California community colleges enroll a larger percentage of students of color than their four-year peer institutions. “Since we have a disproportionate number of our students of color in community colleges, it only makes sense that this is a potential avenue to reduce [the degree attainment] gap, because that’s where the students are,” Gándara said.
Over the past decade, California has seen the gap in degree attainment among ethnic groups widen. In California, 58 percent of Asians, 45 percent of Whites, and 27 percent of Blacks held at least a bachelor’s degree in 2015, according to U.S. Census data.
Only 13 percent of Latinos held a bachelor’s degree, which spells trouble for the state’s economic future. Latinos surpassed Whites as the largest ethnic group in California in 2014, with nearly 15 million Latinos living in the state. Their numbers are expected to grow in the decades to come.
“The gap is enormous,” Gándara said. “It’s at a point in California where this matters to everybody, because the state will go as students of color of go. It’s in everybody’s interest to make sure that these young people get better prepared for the economy of the state. So I don’t even see this as an issue that should be partisan.”
When SB 850 was first introduced, Gándara said she understood the position that community colleges were in.
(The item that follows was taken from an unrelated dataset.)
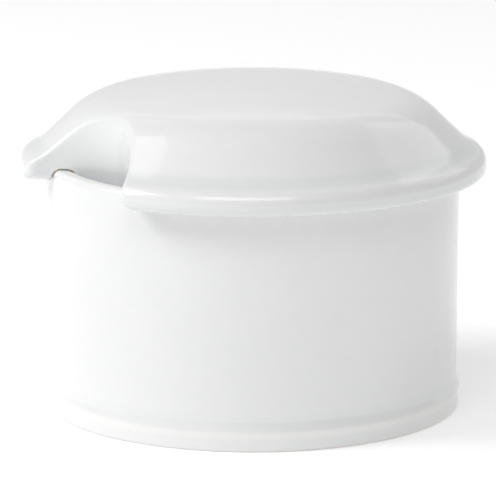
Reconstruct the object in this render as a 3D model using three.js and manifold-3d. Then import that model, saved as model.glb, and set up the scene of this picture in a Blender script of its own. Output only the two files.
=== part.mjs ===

Their arguments for the program relied heavily on the workforce needs angle, which Gándara said was natural, given the pushback they were experiencing from four-year schools.
“I do understand the corner that community colleges have been in,” Gándara said. “What I think is unfortunate, once making their case is that there has not then been a shift to a more dual approach — one, meeting workforce needs, and two, meeting the needs of the state with respect to preparing its underrepresented students.”
Carroll countered that well over half of the students enrolled in the pilot program are of color. “Service to underserved populations is a key feature, not just in our pilot program, but throughout the United States,” she said.